Follow-up appointments are at the discretion of the surgeon and depend on the stability of the occlusion on the first visit. If a malocclusion is noted and treatable with training elastics, weekly appointments are recommended.

The patient should be warned to continue routine follow up with their dentist. Fractures near the dental roots can often result in delayed loss of tooth viability, requiring periapical films and additional dental procedures.


If a malocclusion is detected, the surgeon must ascertain its etiology (with appropriate imaging technique). If the malocclusion is secondary to surgical edema or muscle splinting, training elastics may be beneficial. The lightest elastics as possible are used for guidance, because active motion of the mandible is desirable. Patients should be shown how to place and remove the elastics using a hand mirror.

If the malocclusion is secondary to a bony problem due to inadequate reduction or hardware failure or displacement, elastic training will be of no benefit. The patient must return to the operating room for revision surgery.

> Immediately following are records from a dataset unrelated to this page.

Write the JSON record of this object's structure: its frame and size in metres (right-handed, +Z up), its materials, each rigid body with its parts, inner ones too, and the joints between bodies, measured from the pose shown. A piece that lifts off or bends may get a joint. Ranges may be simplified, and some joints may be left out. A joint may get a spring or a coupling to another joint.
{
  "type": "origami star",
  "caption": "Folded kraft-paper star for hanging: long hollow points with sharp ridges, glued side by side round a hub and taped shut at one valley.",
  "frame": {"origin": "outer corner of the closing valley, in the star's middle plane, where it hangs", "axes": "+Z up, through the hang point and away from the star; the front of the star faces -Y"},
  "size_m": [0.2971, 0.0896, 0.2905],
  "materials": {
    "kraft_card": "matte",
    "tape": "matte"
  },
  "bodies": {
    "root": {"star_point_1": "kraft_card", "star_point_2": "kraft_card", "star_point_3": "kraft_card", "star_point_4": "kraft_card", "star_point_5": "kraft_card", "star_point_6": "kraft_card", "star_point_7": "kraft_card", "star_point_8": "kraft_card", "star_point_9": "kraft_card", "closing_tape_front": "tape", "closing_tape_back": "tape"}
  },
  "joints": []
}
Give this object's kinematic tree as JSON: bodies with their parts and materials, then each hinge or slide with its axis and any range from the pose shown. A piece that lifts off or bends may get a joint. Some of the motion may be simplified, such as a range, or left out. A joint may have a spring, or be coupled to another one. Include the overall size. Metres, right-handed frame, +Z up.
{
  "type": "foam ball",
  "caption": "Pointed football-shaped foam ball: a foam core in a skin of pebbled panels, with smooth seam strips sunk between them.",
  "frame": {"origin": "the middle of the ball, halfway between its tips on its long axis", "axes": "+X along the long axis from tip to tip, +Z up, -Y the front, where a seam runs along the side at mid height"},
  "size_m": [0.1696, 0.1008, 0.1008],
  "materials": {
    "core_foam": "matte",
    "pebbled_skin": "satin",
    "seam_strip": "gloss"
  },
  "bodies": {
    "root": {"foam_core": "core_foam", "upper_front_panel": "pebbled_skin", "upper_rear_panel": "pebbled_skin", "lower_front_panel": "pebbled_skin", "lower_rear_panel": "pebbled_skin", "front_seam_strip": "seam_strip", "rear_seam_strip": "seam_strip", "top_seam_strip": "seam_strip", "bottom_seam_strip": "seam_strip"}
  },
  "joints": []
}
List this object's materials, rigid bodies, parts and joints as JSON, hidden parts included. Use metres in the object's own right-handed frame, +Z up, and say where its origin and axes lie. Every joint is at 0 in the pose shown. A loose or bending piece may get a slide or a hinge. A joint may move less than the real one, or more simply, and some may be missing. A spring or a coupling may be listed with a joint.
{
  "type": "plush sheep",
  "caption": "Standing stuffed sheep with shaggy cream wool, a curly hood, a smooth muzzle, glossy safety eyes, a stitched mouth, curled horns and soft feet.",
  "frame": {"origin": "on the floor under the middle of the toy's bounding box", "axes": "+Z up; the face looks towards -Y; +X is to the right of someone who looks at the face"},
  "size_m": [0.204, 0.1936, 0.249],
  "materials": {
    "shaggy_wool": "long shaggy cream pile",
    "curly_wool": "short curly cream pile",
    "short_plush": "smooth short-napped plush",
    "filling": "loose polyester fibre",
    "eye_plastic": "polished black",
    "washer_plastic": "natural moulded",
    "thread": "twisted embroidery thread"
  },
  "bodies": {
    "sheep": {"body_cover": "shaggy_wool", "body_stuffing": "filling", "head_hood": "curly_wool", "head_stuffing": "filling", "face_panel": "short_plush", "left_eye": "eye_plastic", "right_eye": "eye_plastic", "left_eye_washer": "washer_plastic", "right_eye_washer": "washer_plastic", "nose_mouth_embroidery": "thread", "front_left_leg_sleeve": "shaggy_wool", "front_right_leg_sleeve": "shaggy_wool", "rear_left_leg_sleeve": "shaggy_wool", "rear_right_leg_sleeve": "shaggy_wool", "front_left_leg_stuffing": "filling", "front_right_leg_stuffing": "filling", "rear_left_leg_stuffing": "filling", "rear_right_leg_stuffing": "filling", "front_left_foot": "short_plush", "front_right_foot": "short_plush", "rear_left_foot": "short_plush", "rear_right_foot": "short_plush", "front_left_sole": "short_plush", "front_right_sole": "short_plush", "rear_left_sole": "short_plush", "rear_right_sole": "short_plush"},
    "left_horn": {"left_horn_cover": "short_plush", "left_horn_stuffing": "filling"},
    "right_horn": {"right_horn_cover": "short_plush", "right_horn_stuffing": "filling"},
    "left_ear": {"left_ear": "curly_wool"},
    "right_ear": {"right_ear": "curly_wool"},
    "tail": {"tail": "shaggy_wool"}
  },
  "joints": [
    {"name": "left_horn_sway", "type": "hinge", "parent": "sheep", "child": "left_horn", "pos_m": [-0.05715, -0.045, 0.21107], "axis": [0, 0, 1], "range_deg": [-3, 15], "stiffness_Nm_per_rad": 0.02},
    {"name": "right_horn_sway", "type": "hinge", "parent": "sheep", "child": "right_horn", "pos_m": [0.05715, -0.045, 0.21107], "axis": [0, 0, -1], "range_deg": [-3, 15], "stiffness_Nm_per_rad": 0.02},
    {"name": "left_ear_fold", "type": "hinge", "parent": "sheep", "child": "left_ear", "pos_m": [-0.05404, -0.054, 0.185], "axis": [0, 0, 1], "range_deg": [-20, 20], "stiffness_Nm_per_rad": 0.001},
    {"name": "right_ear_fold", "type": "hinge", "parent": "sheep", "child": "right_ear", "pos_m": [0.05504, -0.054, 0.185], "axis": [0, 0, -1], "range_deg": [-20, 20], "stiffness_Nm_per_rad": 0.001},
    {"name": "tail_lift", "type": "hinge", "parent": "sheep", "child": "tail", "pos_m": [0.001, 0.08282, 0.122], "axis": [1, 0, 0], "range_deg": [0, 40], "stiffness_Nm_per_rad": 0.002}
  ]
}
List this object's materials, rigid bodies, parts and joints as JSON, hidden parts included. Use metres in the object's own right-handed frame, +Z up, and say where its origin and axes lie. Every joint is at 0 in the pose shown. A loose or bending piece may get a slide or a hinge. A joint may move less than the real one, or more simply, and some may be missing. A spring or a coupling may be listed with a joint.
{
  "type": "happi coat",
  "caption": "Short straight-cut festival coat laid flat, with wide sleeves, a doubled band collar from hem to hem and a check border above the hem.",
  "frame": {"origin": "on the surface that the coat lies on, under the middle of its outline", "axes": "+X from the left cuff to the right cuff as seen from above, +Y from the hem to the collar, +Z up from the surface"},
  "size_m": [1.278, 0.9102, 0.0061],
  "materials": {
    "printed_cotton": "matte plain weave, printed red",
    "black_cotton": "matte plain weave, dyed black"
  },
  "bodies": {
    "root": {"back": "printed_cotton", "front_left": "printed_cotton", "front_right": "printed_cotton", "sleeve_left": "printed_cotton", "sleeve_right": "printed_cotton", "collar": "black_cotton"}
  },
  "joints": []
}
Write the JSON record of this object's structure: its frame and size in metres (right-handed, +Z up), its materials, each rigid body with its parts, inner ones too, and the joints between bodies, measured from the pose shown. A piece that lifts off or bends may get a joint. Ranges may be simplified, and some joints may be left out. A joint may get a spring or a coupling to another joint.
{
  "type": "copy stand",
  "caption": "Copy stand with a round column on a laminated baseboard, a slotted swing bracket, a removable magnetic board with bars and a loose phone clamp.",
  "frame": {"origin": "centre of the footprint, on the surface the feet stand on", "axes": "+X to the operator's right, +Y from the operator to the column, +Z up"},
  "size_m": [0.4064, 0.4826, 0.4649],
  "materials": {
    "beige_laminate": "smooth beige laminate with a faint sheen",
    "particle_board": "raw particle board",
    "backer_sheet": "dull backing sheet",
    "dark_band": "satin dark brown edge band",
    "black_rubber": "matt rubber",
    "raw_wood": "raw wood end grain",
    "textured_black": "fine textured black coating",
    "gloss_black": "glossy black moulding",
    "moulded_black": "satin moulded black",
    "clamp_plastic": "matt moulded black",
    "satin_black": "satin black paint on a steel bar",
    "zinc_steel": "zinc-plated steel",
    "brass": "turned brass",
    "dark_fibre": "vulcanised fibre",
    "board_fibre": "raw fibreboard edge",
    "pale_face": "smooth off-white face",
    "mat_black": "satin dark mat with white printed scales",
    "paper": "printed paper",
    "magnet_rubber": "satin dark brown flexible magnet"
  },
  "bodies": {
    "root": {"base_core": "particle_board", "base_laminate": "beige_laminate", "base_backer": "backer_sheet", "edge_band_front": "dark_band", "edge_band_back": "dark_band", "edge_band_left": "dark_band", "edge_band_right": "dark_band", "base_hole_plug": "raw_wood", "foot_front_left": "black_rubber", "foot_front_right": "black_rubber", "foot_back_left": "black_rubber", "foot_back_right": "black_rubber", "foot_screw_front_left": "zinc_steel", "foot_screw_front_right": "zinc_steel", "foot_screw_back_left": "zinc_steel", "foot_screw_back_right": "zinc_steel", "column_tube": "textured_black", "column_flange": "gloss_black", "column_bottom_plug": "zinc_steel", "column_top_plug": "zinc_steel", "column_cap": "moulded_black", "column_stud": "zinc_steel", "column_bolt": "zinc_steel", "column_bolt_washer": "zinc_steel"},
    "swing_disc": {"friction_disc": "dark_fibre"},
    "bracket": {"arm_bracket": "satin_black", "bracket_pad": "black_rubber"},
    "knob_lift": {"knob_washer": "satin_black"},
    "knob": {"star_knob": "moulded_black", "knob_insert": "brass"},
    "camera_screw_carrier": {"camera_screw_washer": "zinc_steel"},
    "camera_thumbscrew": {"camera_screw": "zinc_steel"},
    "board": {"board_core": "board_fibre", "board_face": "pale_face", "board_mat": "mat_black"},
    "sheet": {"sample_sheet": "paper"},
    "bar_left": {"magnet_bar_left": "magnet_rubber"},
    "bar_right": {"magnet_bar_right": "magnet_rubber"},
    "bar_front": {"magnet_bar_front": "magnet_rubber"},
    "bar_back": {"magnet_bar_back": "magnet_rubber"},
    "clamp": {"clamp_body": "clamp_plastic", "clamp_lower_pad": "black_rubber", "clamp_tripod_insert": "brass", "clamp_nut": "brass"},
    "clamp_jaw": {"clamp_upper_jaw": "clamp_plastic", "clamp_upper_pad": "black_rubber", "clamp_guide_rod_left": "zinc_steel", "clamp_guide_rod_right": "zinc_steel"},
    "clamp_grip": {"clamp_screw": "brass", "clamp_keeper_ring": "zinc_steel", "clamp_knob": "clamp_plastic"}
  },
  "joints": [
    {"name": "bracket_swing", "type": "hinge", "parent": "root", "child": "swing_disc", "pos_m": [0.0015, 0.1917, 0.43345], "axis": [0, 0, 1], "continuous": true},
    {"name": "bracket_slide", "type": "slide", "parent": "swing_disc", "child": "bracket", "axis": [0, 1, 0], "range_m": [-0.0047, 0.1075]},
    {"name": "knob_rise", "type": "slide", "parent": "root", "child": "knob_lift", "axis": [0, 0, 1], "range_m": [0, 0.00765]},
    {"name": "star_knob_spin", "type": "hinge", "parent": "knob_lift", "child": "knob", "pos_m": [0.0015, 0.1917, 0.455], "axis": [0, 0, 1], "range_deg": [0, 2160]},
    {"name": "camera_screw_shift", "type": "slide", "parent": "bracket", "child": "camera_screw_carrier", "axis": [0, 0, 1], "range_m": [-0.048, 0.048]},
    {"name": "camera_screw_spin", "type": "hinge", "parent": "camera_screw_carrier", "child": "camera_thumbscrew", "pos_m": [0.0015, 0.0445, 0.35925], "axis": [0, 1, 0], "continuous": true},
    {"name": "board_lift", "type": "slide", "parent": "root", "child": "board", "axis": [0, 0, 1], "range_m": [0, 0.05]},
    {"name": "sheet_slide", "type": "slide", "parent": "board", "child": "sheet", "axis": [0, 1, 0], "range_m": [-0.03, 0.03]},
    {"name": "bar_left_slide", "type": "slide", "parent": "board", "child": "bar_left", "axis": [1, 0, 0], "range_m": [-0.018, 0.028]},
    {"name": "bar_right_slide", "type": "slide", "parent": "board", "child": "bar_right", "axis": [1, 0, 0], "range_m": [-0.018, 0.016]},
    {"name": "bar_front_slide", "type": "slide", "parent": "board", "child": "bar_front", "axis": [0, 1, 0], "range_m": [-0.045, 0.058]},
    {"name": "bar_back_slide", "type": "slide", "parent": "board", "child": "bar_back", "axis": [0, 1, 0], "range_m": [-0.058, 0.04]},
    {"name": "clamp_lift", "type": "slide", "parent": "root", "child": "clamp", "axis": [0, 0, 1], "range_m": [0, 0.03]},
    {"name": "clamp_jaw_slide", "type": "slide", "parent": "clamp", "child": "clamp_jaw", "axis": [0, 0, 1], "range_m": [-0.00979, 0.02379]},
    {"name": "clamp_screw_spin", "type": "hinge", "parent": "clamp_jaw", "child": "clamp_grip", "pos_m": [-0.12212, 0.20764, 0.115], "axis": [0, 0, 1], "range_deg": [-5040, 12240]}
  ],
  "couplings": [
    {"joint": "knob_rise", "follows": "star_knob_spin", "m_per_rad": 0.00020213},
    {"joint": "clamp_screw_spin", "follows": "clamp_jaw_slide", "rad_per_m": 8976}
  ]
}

Basic postoperative instructions


Depending upon the stability of the internal fixation, the diet can vary between liquid and semi-liquid to “as tolerated”, at the discretion of the surgeon. Any elastics are removed during eating.

Oral hygiene

Patients having only extraoral approaches are not compromised in their routine oral hygiene measures and should continue with their daily schedule.

Patients with intraoral wounds must be instructed in appropriate oral hygiene procedures. The presence of the arch-bars and any elastics makes this a more difficult procedure than normal. A soft toothbrush (dipping in warm water makes it softer) should be used to clean the surfaces of the teeth and arch-bars. Any elastics are removed for oral hygiene procedures. Chlorhexidine oral rinses should be prescribed and used at least three times each day to help sanitize the mouth. Chlorohexidine may cause staining of the teeth and should not be used longer than necessary. For larger debris, a 1:1 mixture of hydrogen peroxide (0.25%)/chlorhexidine (0.12%) can be used. The bubbling action of the hydrogen peroxide helps remove debris. A water flosser, providing a water jet, is a very useful tool to help remove debris from the wires. If a this is used, care should be taken not to direct the jet stream directly over intraoral incisions as this may lead to wound dehiscence.


Physiotherapy can be prescribed at the first visit and opening and excursive exercises begun as soon as possible. Goals should be set, and, typically, 40 mm of maximum interincisal jaw opening should be attained by 4 weeks postoperatively. If the patient cannot fully open his mouth, additional passive physical therapy may be required such as Therabite® or tongue-blade training.